Gefahren bei einer Operation T-Zellen lähmen den Darm
30.11.2010, 10:34 Uhr
Jeder Eingriff im Bauchraum kann zu einer Darmlähmung führen.
Jede Operation birgt Risiken und Gefahren. Bei einer Darmoperation kann es zu einer vollständigen Darmlähmung kommen. Wodurch genau diese Lähmung entsteht, können nun Mediziner aus Bonn erklären. Sogenannte T-Zellen, die der Immunabwehr dienen, lösen eine Entzündung aus. Nun sind die Forscher auf der Suche nach einer entsprechenden Therapie.
Bonner Mediziner haben herausgefunden, wie es bei einer Darmoperation zur gefürchteten Lähmung des kompletten Darmtrakts kommen kann. Demnach sorgen bestimmte Immunzellen zunächst für Entzündung in der Nähe des Eingriffs. Mit dem Blut gelangen die Abwehrzellen dann zu anderen Darmbereichen – die Entzündung dehnt sich auf das komplette Organ aus. Das Team um Professor Jörg Kalff, Direktor der Chirurgischen Klinik der Uni Bonn, berichtet im Journal "Nature Medicine" über seine Ergebnisse.
Ist alles in Ordnung, zieht sich der Darm regelmäßig in geordneter Abfolge zusammen und auseinander. So transportiert er den Speisebrei Richtung After. Nach Operationen am Magen-Darm-Trakt stellt er diese Bewegung jedoch häufig ein – und zwar nicht nur in der Nähe des operierten Gebiets, sondern überall. Dabei kommt es zu einer generellen Entzündung aller Darmsegmente, erklären die Mediziner.

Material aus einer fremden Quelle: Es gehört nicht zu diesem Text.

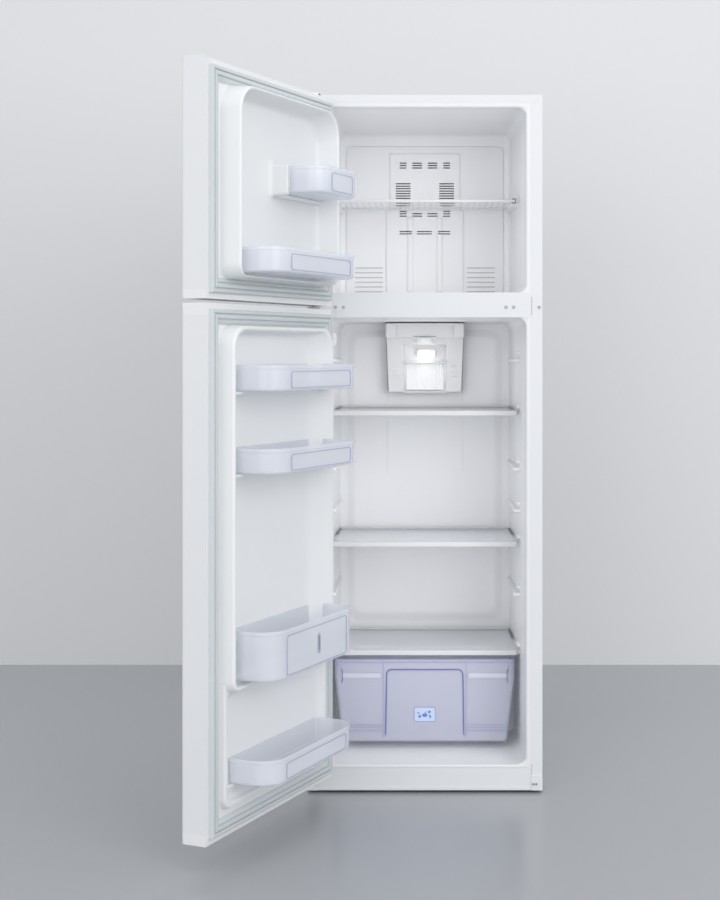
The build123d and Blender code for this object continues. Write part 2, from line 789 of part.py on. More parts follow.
with BuildPart() as freezer_door_liner:
    block((-door_liner_half, liner_floor - 2, 1134), (door_liner_half, liner_floor, 1563))
    add(tapered((-220, 220, 1154, 1543, 30), liner_floor, (-216, 216, 1158, 1539, 26), freezer_dike_top))
    add(
        tapered((-192, 197, 1164, 1521, 14), liner_floor, (-210, 211, 1161, 1533, 14), freezer_dike_top),
        mode=Mode.SUBTRACT,
    )
    block((2, liner_floor, 1336), (15, front + 29, 1404))
    block((-188, liner_floor, 1335), (2, front + 4, 1342.7))

with BuildPart() as fridge_door_liner:
    block((-door_liner_half, liner_floor - 2, 74), (door_liner_half, liner_floor, 1080))
    add(tapered((-220, 220, 336, 1065, 24), liner_floor, (-217, 217, 340, 1062, 22), fridge_dike_top))
    add(tapered((-220, 220, 106, 366, 24), liner_floor, (-218, 218, 108, 364, 22), low_dike_top))
    add(
        tapered((-149, 198, 350, 1046, 12), liner_floor, (-209, 208, 348, 1054, 14), fridge_dike_top),
        mode=Mode.SUBTRACT,
    )
    add(
        tapered((-196, 198, 122, 330, 20), liner_floor, (-206, 208, 118, 333, 20), low_dike_top),
        mode=Mode.SUBTRACT,
    )
    for low in (932, 768):
        shelf_ledge(low, 16, 172, 213)
    shelf_ledge(152, -2, 172, 212)

hang(freezer_door_liner.part, "freezer_door_liner")
hang(door_skin(freezer_door_low + 18, freezer_door_high, top_lip), "freezer_door_skin")
hang(door_foam(freezer_door_low + 18, freezer_door_high - 18), "freezer_door_insulation")
hang(
    end_cap(freezer_door_low, freezer_door_low + 18, 0, freezer_door_low, freezer_door_low + 15, 1114, 1126),
    "freezer_door_bottom_cap",
)
hang(
    end_cap(freezer_door_high - 18, freezer_door_high, skin_sheet, freezer_door_high - 15, freezer_door_high, 0, 0),
    "freezer_door_top_cap",
)
hang(door_gasket(freezer_door_low, freezer_door_high, 38, 38), "freezer_door_gasket")

hang(fridge_door_liner.part, "fridge_door_liner")
hang(door_skin(fridge_door_low + 22, fridge_door_high - 24, 0), "fridge_door_skin")
hang(door_foam(fridge_door_low + 22, fridge_door_high - 24), "fridge_door_insulation")
hang(
    end_cap(fridge_door_low, fridge_door_low + 22, 0, fridge_door_low, fridge_door_low + 18, 0, 0),
    "fridge_door_bottom_cap",
)
hang(
    end_cap(fridge_door_high - 24, fridge_door_high, 0, fridge_door_high - 18, fridge_door_high, 1092, 1106),
    "fridge_door_top_cap",
)
hang(door_gasket(fridge_door_low, fridge_door_high, 30, 39), "fridge_door_gasket")


def bin_outline(left, right, reach, corner, cut):
    """A bin seen from above; cut trims the rear corner that meets the liner's sloping wall."""
    rear = front + bin_back
    nose = front + reach
    with BuildSketch() as outline:
        with BuildLine():
            Polyline(
                (left, nose),
                (right, nose),
                (right, rear),
                (left + cut, rear),
                (left, rear + cut * 0.54 + 0.01),
                close=True,
            )
        make_face()
        fillet(outline.vertices().group_by(Axis.Y)[-1], corner)
    return outline.sketch


def door_bin(left, right, low, high, reach, corner, cut):
    """An open tub with thin walls, a rolled rim and a raised frame on its front."""
    floor_outline = bin_outline(left, right, reach, corner, cut)
    with BuildSketch() as inside:
        add(floor_outline)
        offset(amount=-bin_wall, mode=Mode.REPLACE)
    with BuildPart() as tub:
        with BuildSketch(Plane.XY.offset(low)):
            add(floor_outline)
        extrude(amount=high - low)
        with BuildSketch(Plane.XY.offset(low + bin_wall)):
            add(inside.sketch)
        extrude(amount=high - low, mode=Mode.SUBTRACT)
        with BuildSketch(Plane.XZ.offset(-front - reach)):
            with Locations(((left + right) / 2, (low + high) / 2)):
                Rectangle(right - left - 2 * corner, high - low - 12)
                Rectangle(right - left - 2 * corner - 6, high - low - 18, mode=Mode.SUBTRACT)
        extrude(amount=-1.2)
    return tub.part


hang(door_bin(-bin_half, bin_half, 1168, 1219, 104, bin_corner, 0), "freezer_lower_bin")
hang(door_bin(-bin_half, 0, 1343, 1400, 104, 40, 0), "freezer_upper_bin")
hang(door_bin(-bin_half, bin_half, 932, 984, 104, bin_corner, 42), "door_bin_top")
hang(door_bin(-bin_half, bin_half, 768, 819, 104, bin_corner, 42), "door_bin_second")
hang(door_bin(-bin_half, bin_half, 358, 457, 94, bin_corner, 42), "bottle_bin")
hang(door_bin(-bin_half, bin_half, 152, 203, 93, bin_corner, 0), "door_bin_bottom")
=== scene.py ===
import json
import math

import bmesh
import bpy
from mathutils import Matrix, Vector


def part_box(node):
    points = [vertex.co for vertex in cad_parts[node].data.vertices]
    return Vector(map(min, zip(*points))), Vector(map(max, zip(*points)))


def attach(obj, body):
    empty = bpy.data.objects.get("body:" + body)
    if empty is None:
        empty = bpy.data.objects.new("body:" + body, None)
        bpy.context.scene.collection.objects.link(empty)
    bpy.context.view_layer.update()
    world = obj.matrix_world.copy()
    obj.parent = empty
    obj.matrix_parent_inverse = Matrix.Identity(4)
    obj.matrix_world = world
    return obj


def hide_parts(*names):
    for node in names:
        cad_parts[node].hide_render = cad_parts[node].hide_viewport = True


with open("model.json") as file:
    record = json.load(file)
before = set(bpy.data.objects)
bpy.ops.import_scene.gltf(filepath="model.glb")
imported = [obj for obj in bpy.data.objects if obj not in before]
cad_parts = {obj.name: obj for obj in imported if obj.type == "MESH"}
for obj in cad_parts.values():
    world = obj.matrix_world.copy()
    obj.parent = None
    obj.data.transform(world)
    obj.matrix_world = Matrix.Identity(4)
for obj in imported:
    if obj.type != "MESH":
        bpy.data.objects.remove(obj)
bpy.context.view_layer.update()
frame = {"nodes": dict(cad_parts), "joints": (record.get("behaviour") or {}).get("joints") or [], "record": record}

# %% [markdown]
# # A refrigerator with its doors open
#
# This lesson dresses a refrigerator that is already designed: every part has its size and its
# place, and the doors already swing. What is left is what the eye sees, which is enamel, formed
# plastic, glass, tinted drawers and soft seals.
#

nodes = frame["nodes"]
joints = {joint["name"]: joint for joint in frame["joints"]}
body_names = {}
for body, members in frame["record"]["behaviour"]["bodies"].items():
    for member in members:
        body_names[member] = body

# %% [markdown]
# ## The camera
#
# A tall box is best seen without leaning edges, so the camera looks level and its lens is
# shifted down and to the left instead of being tilted. That is what an architect's shift lens
# does. It stands three and a half metres in front of the cabinet at the height of the divider
# between the two compartments.

# %% Camera
front_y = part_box("outer_wrapper")[0].y
camera_distance = 3.48
camera_height = 1.006
camera_data = bpy.data.cameras.new("camera")
camera_data.lens = 60.72
camera_data.sensor_width = 36.0
camera_data.shift_x = -0.0744
camera_data.shift_y = -0.1067
camera = bpy.data.objects.new("camera", camera_data)
camera.location = (0.0053, front_y - camera_distance, camera_height)
camera.rotation_euler = (math.radians(90), 0, 0)
bpy.context.scene.collection.objects.link(camera)
bpy.context.scene.camera = camera
print("camera stands", camera_distance, "m in front of the cabinet")

# %% [markdown]
# ## Floor and light
#
# White enamel only reads as white when something around it is darker, so the room is a pale
# grey and the light comes from broad soft panels. Broad lights give long, quiet gradients on
# flat sheet metal and leave no hard shadow inside the compartments.

# %% Floor
bpy.context.scene.view_settings.view_transform = "Standard"
room_size = 16
wall_depth = 1.18


def shader_of(material):
    """The main shader of a material that uses nodes."""
    return material.node_tree.nodes["Principled BSDF"]


def flat_plane(name, size, place, turn):
    """A big square for the floor or the wall."""
    bm = bmesh.new()
    bmesh.ops.create_grid(bm, x_segments=1, y_segments=1, size=size / 2)
    bmesh.ops.rotate(bm, verts=bm.verts, cent=(0, 0, 0), matrix=Matrix.Rotation(turn, 3, "X"))
    bmesh.ops.translate(bm, verts=bm.verts, vec=place)
    mesh = bpy.data.meshes.new(name)
    bm.to_mesh(mesh)
    bm.free()
    plane = bpy.data.objects.new(name, mesh)
    bpy.context.scene.collection.objects.link(plane)
    return plane


floor_paint = bpy.data.materials.new("studio_floor")
floor_paint.use_nodes = True
shader_of(floor_paint).inputs["Base Color"].default_value = (0.40, 0.415, 0.435, 1)
shader_of(floor_paint).inputs["Roughness"].default_value = 0.25
floor = flat_plane("studio_floor", room_size, (0, 0, 0), 0)
floor.data.materials.append(floor_paint)

wall_paint = bpy.data.materials.new("studio_wall")
wall_paint.use_nodes = True
shader_of(wall_paint).inputs["Base Color"].default_value = (0.84, 0.845, 0.85, 1)
shader_of(wall_paint).inputs["Roughness"].default_value = 0.7
wall = flat_plane("studio_wall", room_size, (0, wall_depth, 0), math.radians(90))
wall.data.materials.append(wall_paint)
print("room of", room_size, "m")

# %% Soft panels


def soft_panel(name, place, aim, size, power):
    """A large square light that looks at a point."""
    data = bpy.data.lights.new(name, "AREA")
    data.shape = "SQUARE"
    data.size = size
    data.energy = power
    lamp = bpy.data.objects.new(name, data)
    lamp.location = place
    lamp.rotation_euler = (Vector(aim) - Vector(place)).to_track_quat("-Z", "Y").to_euler()
    bpy.context.scene.collection.objects.link(lamp)


soft_panel("front_left", (-2.0, -5.0, 1.7), (0, 0, 0.85), 2.8, 34)
soft_panel("front_right", (2.4, -4.0, 1.9), (0, 0, 0.8), 2.6, 58)
soft_panel("overhead", (0.2, -0.9, 3.4), (0, -0.2, 0.5), 2.2, 6)
print("three soft panels")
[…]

Potenziell betroffen sind in Deutschland alle Patienten, die einen Eingriff im Bauchraum haben, erklärt Kalff, das ist rund zwei Millionen Mal im Jahr der Fall. In der Regel bilden sich die Störungen – der Arzt spricht vom postoperativen Ileus – im Verlauf einer Woche nach der Operation maßgeblich zurück. Durch speziellere Untersuchungen sind "Nachwehen" zwar noch über wenige Wochen nachweisbar, werden aber nicht mehr als problematisch wahrgenommen, erklärt der Mediziner. In komplizierten Fällen kann es jedoch zu lebenslangen Einschränkungen kommen.
Keine Fehlsteuerung der Nerven
Als Ursache vermuteten Ärzte bislang eine Fehlsteuerung der Nerven für die Darmbewegung. Die bisherigen Versuche, die Nervenfunktion wiederherzustellen, waren jedoch wenig erfolgreich: "Zur Zeit gibt es weder eine Therapie noch eine Prophylaxe gegen den postoperativen Ileus", erklärt Kalff. Zusammen mit seinem Team hat er nun eine völlig andere Erklärung für den Stillstand im Darm: Ursache sind demnach fehlgeleitete Immunzellen.

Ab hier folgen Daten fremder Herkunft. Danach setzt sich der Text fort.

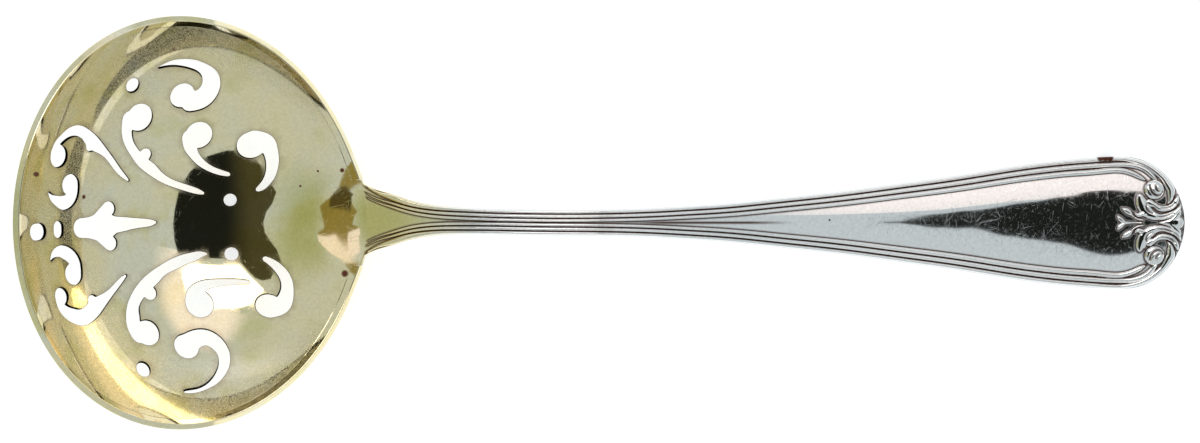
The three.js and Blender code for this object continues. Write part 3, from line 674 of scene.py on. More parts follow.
def flood(triangles, fences, seed):
    """The triangles that can be reached from the seed without crossing a fence."""
    beside = {}
    for number, (a, b, c) in enumerate(triangles):
        for edge in ((a, b), (b, c), (c, a)):
            beside.setdefault(frozenset(edge), []).append(number)
    reached, waiting = {seed}, [seed]
    while waiting:
        a, b, c = triangles[waiting.pop()]
        for edge in (frozenset((a, b)), frozenset((b, c)), frozenset((c, a))):
            if edge not in fences:
                fresh = [number for number in beside[edge] if number not in reached]
                reached.update(fresh)
                waiting.extend(fresh)
    return [triangles[number] for number in sorted(reached)]


# The wall is worn where the upright part of its unit normal is below worn_from, and fully a step lower
worn_from = 0.88
worn_step = 0.16


def sheet_outline():
    """The sheet's outer edge: its lip at the stem, and elsewhere the line where the rim wire starts."""
    wall_angle = root_angle + PROBE
    return np.concatenate([
        skin_place(1.0, np.linspace(-root_angle, root_angle, root_edge_steps)),
        skin_place(rim_from_share - PROBE, np.linspace(wall_angle, 2 * np.pi - wall_angle, wall_edge_steps)),
    ])


def sheet_triangles(field, borders):
    """The sheet's places and triangles, and the numbers of the places on each border."""
    starts = np.cumsum([0] + [len(border) for border in borders])
    edges = [edge for start, border in zip(starts, borders) for edge in loop_edges(len(border), start)]
    given = np.concatenate(borders + [fill_places(field)])
    places, triangles, index_of, fences = triangulated(given, edges, WHOLE)
    middles = places[np.array(triangles)].mean(1)
    seed = int(np.argmax(field_value(field, *middles.T) - np.hypot(*middles.T) / bowl_half_width))
    numbers = [[index_of[i] for i in range(start, stop)] for start, stop in zip(starts, starts[1:])]
    return places, flood(triangles, fences, seed), numbers


def saw_cut(loop):
    """The rings of points down a piercing's edge, each with its normals."""
    out = ways_out(loop)
    out_3d = unit(bowl_surface(*(loop + out * PROBE).T) - bowl_surface(*loop.T))
    square = bowl_normal(*loop.T)
    tilts = [unit(square - out_3d), -out_3d, -out_3d, unit(-square - out_3d)]
    soft, deep, turn = edge_softness, sheet_thickness, saw_round_share
    levels = ((turn, turn * soft), (0, soft), (0, deep - soft), (turn, deep - turn * soft))
    beside = np.zeros(len(loop))
    return [sheet_point(loop + out * soft * away, depth, beside) for away, depth in levels], tilts


def make_bowl():
    field = piercing_field()
    loops = [evened(loop, loop_spacing) for loop in zero_loops(field)]
    borders = [loop + ways_out(loop) * edge_softness for loop in loops] + [sheet_outline()]
    places, triangles, numbers = sheet_triangles(field, borders)
    count = len(places)
    clear = np.maximum(field_value(field, *places.T), 0)
    normal = bowl_normal(*places.T)
    points = [sheet_point(places, 0, clear), sheet_point(places, sheet_thickness, clear)]
    normals = [normal, -normal]
    tarnish = [lip_tarnish * (clear < 2 * edge_softness), np.zeros(count)]
    wall = ease((worn_from - normal[:, 2]) / worn_step)
    worn = [wall, wall]
    faces = slab_faces(triangles, numbers[-1], count)
    total = 2 * count
    for top, loop in zip(numbers, loops):
        rings, tilts = saw_cut(loop)
        points += rings
        normals += tilts
        rows = [top]
        for _ in rings:
            tarnish.append(np.ones(len(loop)))
            worn.append(np.zeros(len(loop)))
            rows.append(range(total, total + len(loop)))
            total += len(loop)
        rows.append([count + i for i in top])
        for upper, lower in zip(rows, rows[1:]):
            faces += [(upper[j], upper[i], lower[i], lower[j]) for i, j in loop_edges(len(loop))]
    used = sorted({i for face in faces for i in face})
    renumber = {old: new for new, old in enumerate(used)}
    faces = [tuple(renumber[i] for i in face) for face in faces]
    piece = add_mesh(
        "bowl_sheet", np.concatenate(points)[used], faces, np.concatenate(normals)[used],
        tarnish=np.concatenate(tarnish)[used], worn=np.concatenate(worn)[used], gold=np.ones(len(used)))
    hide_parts("bowl")
    return piece


rim_steps = 420
corner_steps = 5
seam_rounding = 0.01


def rounded_section(length, height, radii):
    """A rectangle's outline and its angles, from (0, 0) to (length, height), each corner with its radius."""
    corners = ((0, 0, 180), (length, 0, 270), (length, height, 0), (0, height, 90))
    section = []
    for (x, y, turn), radius in zip(corners, radii):
        middle_x = x + (radius if x == 0 else -radius)
        middle_y = y + (radius if y == 0 else -radius)
        for k in range(corner_steps):
            angle = math.radians(turn + 90 * k / (corner_steps - 1))
            section.append((middle_x + radius * math.cos(angle), middle_y + radius * math.sin(angle), angle))
    return section


def make_rim():
    angles = np.linspace(root_angle + PROBE, 2 * np.pi - root_angle - PROBE, rim_steps)
    section = rounded_section(rim_height, rim_thickness, (seam_rounding,) + 3 * (rim_rounding,))
    rings, tilts = [], []
    for number, (out, down, angle) in enumerate(section):
        share = mix(rim_from_share, 1, out / rim_height)
        here = skin_place(share, angles)
        up = bowl_normal(*here.T)
        away = unit(bowl_surface(*skin_place(share + PROBE, angles).T) - bowl_surface(*here.T))
        rings.append(bowl_surface(*here.T) - down * up)
        tilts.append(up if number < corner_steps else math.cos(angle) * away - math.sin(angle) * up)
    points, faces = loft(np.stack(rings, 1))
    normals = np.concatenate([np.stack(tilts, 1).reshape(-1, 3), np.zeros((2, 3))])
    count = len(points)
    piece = add_mesh("rim_band", points, faces, normals, tarnish=np.zeros(count), gold=np.ones(count))
    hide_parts("rim_wire")
    return piece


# Routes of the border and the ornament over the handle's top: rows of x, y and half-width
reed_tails = dict(zip(reed_names, reed_tail_shares))
route_places = 34
route_crowding = 1.25
reed_setback = 0.3
reed_swell = 4.0
reed_slim_share = 0.3
route_spacing = 0.2
sides = (("left", 1), ("right", -1))


def pitches_at(x):
    """The pitch of each reed of the border at x, from the outside in."""
    root, stem, plate = (np.array(row)[:, None] for row in (root_pitches, stem_pitches, plate_pitches))
    upper = mix(root, stem, ease(along(x) / (crest_share / 2)))
    return mix(upper, plate, ease((along(x) - crest_share) / (plate_start_share - crest_share)))


def tip_places(rows, side):
    back, out, half = np.array(rows).T * plate_half_width
    return np.stack([tip_x - back, side * out, half], 1)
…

Bei der Operationen kommt es zwangsläufig zu einem Gewebeschaden, den immunologische Sensorzellen wie etwa Makrophagen oder dendritische Zellen erkennen. Diese alarmieren und aktivieren daraufhin T-Zellen. Die Folge: eine lokale Entzündung, in deren Zug die Darmmuskulatur gelähmt wird. Zudem verlassen einige T-Zellen den Ort über die Pfortader und die Leber und kommen in den Blutkreislauf. Nach einigen Stunden gelangen sie in den Darm zurück.
Ausbreitung der Entzündung
"Sie wissen jedoch nicht genau, aus welchem Bereich des Darms sie stammen", erklärt der an der Studie beteiligte Professor Christian Kurts. "Sie gelangen bei ihrer Rückkehr daher an irgendeinen anderen Ort des Magen-Darm-Trakts. Da sie jedoch nach wie vor aktiviert sind, rufen sie auch dort eine Entzündung hervor. Auf diese Weise kommt es zur Ausbreitung der Entzündung und zur Lähmung des gesamten Magen-Darm-Trakts."
Die Bonner Forscher hoffen nun, diesen Teil des Immunsystems durch Medikamente zu beruhigen, ohne die Gesamtfunktion der körpereigenen Abwehr zu sehr zu beeinträchtigen. "Bisher gibt es keine Medikamente, die für diesen Einsatz zugelassen sind. Unsere Gruppe arbeitet an der Erprobung und Entwicklung von möglichen Medikamenten für die Zukunft", erklärt Kalff.